Category Archives: Risk Management

Stop Blaming the Supplier! Melamine in the Milk is Your Fault!

Research reveals that only 6% of procurement managers and directors have ever been made aware of unethical activity in their supply chain. (Source: EY.com)

As much as we’d like to believe that only 6% of supply chains have unethical activity, given that almost 86% of North American companies have a supply chain reliance upon China alone for key parts1, that’s a pipe dream. Depending on how rigid you want your definition of ethical to be, I’d guess that the number should be closer to 60%.

So why is it your fault if your supplier does it? Simple. It’s because less than half of your organizations do any due diligence in their supply chains! Only 48% of UK firms do any due diligence at all! Even worse, 14% of respondents to the EY survey did not even know what third-party due diligence meant, for crying out loud! You have to do due diligence and you have to ask tough questions and someone who can be trusted has to do a site visit to major suppliers at some point. If you do all this, and the supplier lies through their teeth, then, while your company may still be held financially responsible, it won’t be held criminally responsible and ethically you will know you did all you could (except cut the supplier loose before they did the unethical act, but at least you can cut them loose as soon as they do).

This is why you need good supply chain visibility, document management, and CSR monitoring. There are companies that do this, including Resilinc, Integration Point, and Ecovadis. (See the Vendor Post Index or Resource Site for more.) Reach out and get these types of solutions if you don’t already have them.
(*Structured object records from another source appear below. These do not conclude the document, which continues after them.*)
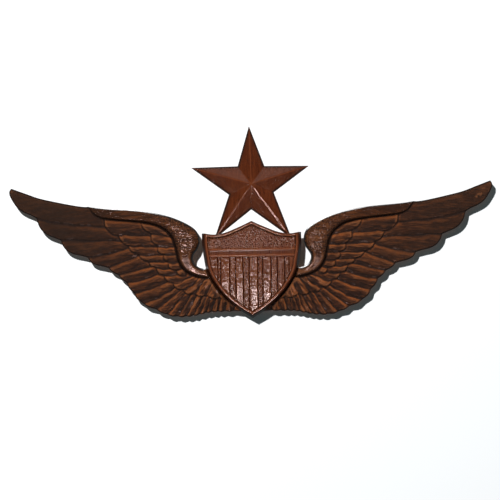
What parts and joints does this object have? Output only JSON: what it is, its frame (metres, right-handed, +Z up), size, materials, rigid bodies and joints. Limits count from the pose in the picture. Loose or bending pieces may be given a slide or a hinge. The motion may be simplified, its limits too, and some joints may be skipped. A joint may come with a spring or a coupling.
{
  "type": "carved wooden wings wall plaque",
  "caption": "Wall plaque carved in wood: feathered wings either side of a striped shield with a faceted star above, hung by swinging D rings on its back.",
  "frame": {"origin": "the middle of the centre wall pad's rear face, on the wall plane and on the centreline", "axes": "+X to the right as seen from the front, +Z up, +Y into the wall: the carved front faces -Y"},
  "size_m": [0.4572, 0.0255, 0.1818],
  "materials": {
    "left_wing_wood": "semi-gloss lacquer",
    "right_wing_wood": "semi-gloss lacquer",
    "shield_wood": "semi-gloss lacquer",
    "star_wood": "semi-gloss lacquer",
    "block_wood": "stained, unlacquered",
    "birch": "plain",
    "brad_steel": "bright drawn",
    "screw_steel": "yellow zinc",
    "strap_steel": "bright zinc",
    "ring_steel": "bright zinc",
    "hanger_screw_steel": "bright zinc",
    "pad_rubber": "matt"
  },
  "bodies": {
    "plaque": {"left_wing": "left_wing_wood", "right_wing": "right_wing_wood", "backing_block": "block_wood", "shield": "shield_wood", "star": "star_wood", "star_pins": "brad_steel", "centre_dowels": "birch", "block_dowels": "birch", "shield_screws": "screw_steel", "left_hanger_strap": "strap_steel", "left_hanger_screw": "hanger_screw_steel", "left_outer_wall_pad": "pad_rubber", "left_lower_wall_pad": "pad_rubber", "right_hanger_strap": "strap_steel", "right_hanger_screw": "hanger_screw_steel", "right_outer_wall_pad": "pad_rubber", "right_lower_wall_pad": "pad_rubber", "centre_wall_pad": "pad_rubber", "star_wall_pad": "pad_rubber"},
    "left_ring": {"left_hanger_ring": "ring_steel"},
    "right_ring": {"right_hanger_ring": "ring_steel"}
  },
  "joints": [
    {"name": "left_ring_swing", "type": "hinge", "parent": "plaque", "child": "left_ring", "pos_m": [-0.085, -0.00325, 0.009], "axis": [-1, 0, 0], "range_deg": [0, 175]},
    {"name": "right_ring_swing", "type": "hinge", "parent": "plaque", "child": "right_ring", "pos_m": [0.085, -0.00325, 0.009], "axis": [-1, 0, 0], "range_deg": [0, 175]}
  ]
}
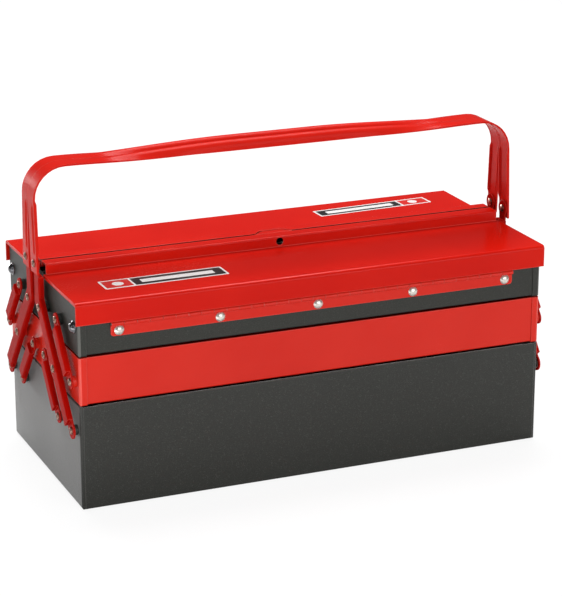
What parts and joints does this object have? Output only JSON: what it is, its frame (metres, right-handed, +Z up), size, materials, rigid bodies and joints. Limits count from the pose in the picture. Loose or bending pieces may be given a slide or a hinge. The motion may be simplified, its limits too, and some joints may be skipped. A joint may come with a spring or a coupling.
{
  "type": "cantilever tool box",
  "caption": "Steel cantilever tool box: a deep lower box, swing-out trays in two storeys on pivoting arms, hinged lids with a padlock ridge and paired carrying handles.",
  "frame": {"origin": "middle of the underside, on the surface that the box stands on", "axes": "+X along the box's length, -Y towards the side whose piano hinge the picture shows, +Z up"},
  "size_m": [0.4944, 0.2226, 0.31],
  "materials": {
    "red_paint": "glossy stoved enamel on steel sheet",
    "grey_paint": "dark grey fine-textured powder coat on steel sheet",
    "plated_steel": "bright zinc-plated steel rivets, pins and studs"
  },
  "bodies": {
    "lower_box": {"lower_box_shell": "grey_paint", "lower_box_left_end": "grey_paint", "lower_box_right_end": "grey_paint", "lower_box_rivets": "plated_steel", "lower_box_spacers": "plated_steel"},
    "front_arms": {"front_handle": "red_paint", "front_left_long_arm": "red_paint", "front_right_long_arm": "red_paint", "front_handle_rivets": "plated_steel"},
    "front_middle_tray": {"front_middle_shell": "red_paint", "front_middle_left_end": "red_paint", "front_middle_right_end": "red_paint", "front_middle_rivets": "plated_steel", "front_middle_spacers": "plated_steel"},
    "front_top_tray": {"front_top_shell": "grey_paint", "front_top_left_end": "grey_paint", "front_top_right_end": "grey_paint", "front_top_rivets": "plated_steel", "front_top_spacers": "plated_steel", "front_end_studs": "plated_steel", "front_tray_leaf": "red_paint", "front_hinge_pin": "plated_steel", "front_hinge_rivets": "plated_steel"},
    "front_lid_panel": {"front_lid": "red_paint", "front_lid_tongue": "red_paint", "front_lid_leaf": "red_paint"},
    "front_lower_links": {"front_left_lower_link": "red_paint", "front_right_lower_link": "red_paint"},
    "front_upper_links": {"front_left_upper_link": "red_paint", "front_right_upper_link": "red_paint"},
    "rear_arms": {"rear_handle": "red_paint", "rear_left_long_arm": "red_paint", "rear_right_long_arm": "red_paint", "rear_handle_rivets": "plated_steel"},
    "rear_middle_tray": {"rear_middle_shell": "red_paint", "rear_middle_left_end": "red_paint", "rear_middle_right_end": "red_paint", "rear_middle_rivets": "plated_steel", "rear_middle_spacers": "plated_steel"},
    "rear_top_tray": {"rear_top_shell": "grey_paint", "rear_top_left_end": "grey_paint", "rear_top_right_end": "grey_paint", "rear_top_rivets": "plated_steel", "rear_top_spacers": "plated_steel", "rear_end_studs": "plated_steel", "rear_tray_leaf": "red_paint", "rear_hinge_pin": "plated_steel", "rear_hinge_rivets": "plated_steel"},
    "rear_lid_panel": {"rear_lid": "red_paint", "rear_lid_leaf": "red_paint"},
    "rear_lower_links": {"rear_left_lower_link": "red_paint", "rear_right_lower_link": "red_paint"},
    "rear_upper_links": {"rear_left_upper_link": "red_paint", "rear_right_upper_link": "red_paint"}
  },
  "joints": [
    {"name": "front_swing", "type": "hinge", "parent": "lower_box", "child": "front_arms", "pos_m": [0, -0.0975, 0.076], "axis": [1, 0, 0], "range_deg": [0, 80.68]},
    {"name": "front_middle_level", "type": "hinge", "parent": "front_arms", "child": "front_middle_tray", "pos_m": [0, -0.0575, 0.1231], "axis": [1, 0, 0], "range_deg": [-81, 0]},
    {"name": "front_top_level", "type": "hinge", "parent": "front_arms", "child": "front_top_tray", "pos_m": [0, -0.0175, 0.1702], "axis": [1, 0, 0], "range_deg": [-81, 0]},
    {"name": "front_lower_link_swing", "type": "hinge", "parent": "lower_box", "child": "front_lower_links", "pos_m": [0, -0.0575, 0.076], "axis": [1, 0, 0], "range_deg": [0, 81]},
    {"name": "front_upper_link_swing", "type": "hinge", "parent": "front_middle_tray", "child": "front_upper_links", "pos_m": [0, -0.0975, 0.1231], "axis": [1, 0, 0], "range_deg": [0, 81]},
    {"name": "front_lid_hinge", "type": "hinge", "parent": "front_top_tray", "child": "front_lid_panel", "pos_m": [0, -0.1093, 0.177], "axis": [1, 0, 0], "range_deg": [0, 93]},
    {"name": "rear_swing", "type": "hinge", "parent": "lower_box", "child": "rear_arms", "pos_m": [0, 0.0975, 0.076], "axis": [-1, 0, 0], "range_deg": [0, 80.68]},
    {"name": "rear_middle_level", "type": "hinge", "parent": "rear_arms", "child": "rear_middle_tray", "pos_m": [0, 0.0575, 0.1231], "axis": [-1, 0, 0], "range_deg": [-81, 0]},
    {"name": "rear_top_level", "type": "hinge", "parent": "rear_arms", "child": "rear_top_tray", "pos_m": [0, 0.0175, 0.1702], "axis": [-1, 0, 0], "range_deg": [-81, 0]},
    {"name": "rear_lower_link_swing", "type": "hinge", "parent": "lower_box", "child": "rear_lower_links", "pos_m": [0, 0.0575, 0.076], "axis": [-1, 0, 0], "range_deg": [0, 81]},
    {"name": "rear_upper_link_swing", "type": "hinge", "parent": "rear_middle_tray", "child": "rear_upper_links", "pos_m": [0, 0.0975, 0.1231], "axis": [-1, 0, 0], "range_deg": [0, 81]},
    {"name": "rear_lid_hinge", "type": "hinge", "parent": "rear_top_tray", "child": "rear_lid_panel", "pos_m": [0, 0.1093, 0.177], "axis": [-1, 0, 0], "range_deg": [0, 93]}
  ],
  "couplings": [
    {"joint": "front_middle_level", "follows": "front_swing", "ratio": -1},
    {"joint": "front_top_level", "follows": "front_swing", "ratio": -1},
    {"joint": "front_lower_link_swing", "follows": "front_swing", "ratio": 1},
    {"joint": "front_upper_link_swing", "follows": "front_swing", "ratio": 1},
    {"joint": "rear_middle_level", "follows": "rear_swing", "ratio": -1},
    {"joint": "rear_top_level", "follows": "rear_swing", "ratio": -1},
    {"joint": "rear_lower_link_swing", "follows": "rear_swing", "ratio": 1},
    {"joint": "rear_upper_link_swing", "follows": "rear_swing", "ratio": 1}
  ]
}
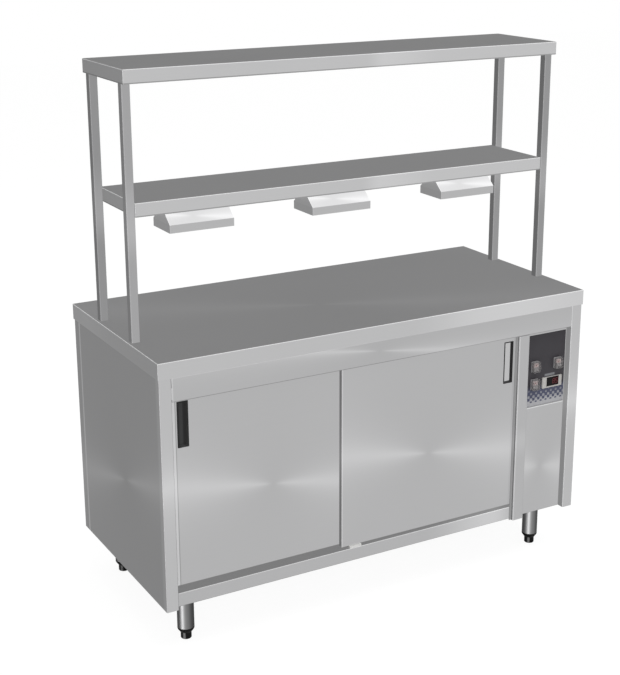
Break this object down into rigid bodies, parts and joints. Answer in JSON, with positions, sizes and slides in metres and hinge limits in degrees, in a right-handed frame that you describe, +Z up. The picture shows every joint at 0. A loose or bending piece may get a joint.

They will be worth it.

1 Supply Chain Disruptions, Ted Landgraf, Above the Standard Procurement Group, July 15, 2012

Supply Chain Security Pays – Why Are You Still Not Doing It?

Recent studies have show that just one in six organizations have continuity plans in place 1 and that of the 43% of organizations that implement supplier codes of conduct, only 25% of these organizations perform even minimal monitoring 2. In other words, organizations are not implementing proper security-based risk management plans, even though they have a 98% chance of experiencing a major supply disruption in the next 24 months. And of the one in six organizations that are implementing security plans, only one in four of these organizations are making the effort to make sure their suppliers are conducting business in a proper, low risk way.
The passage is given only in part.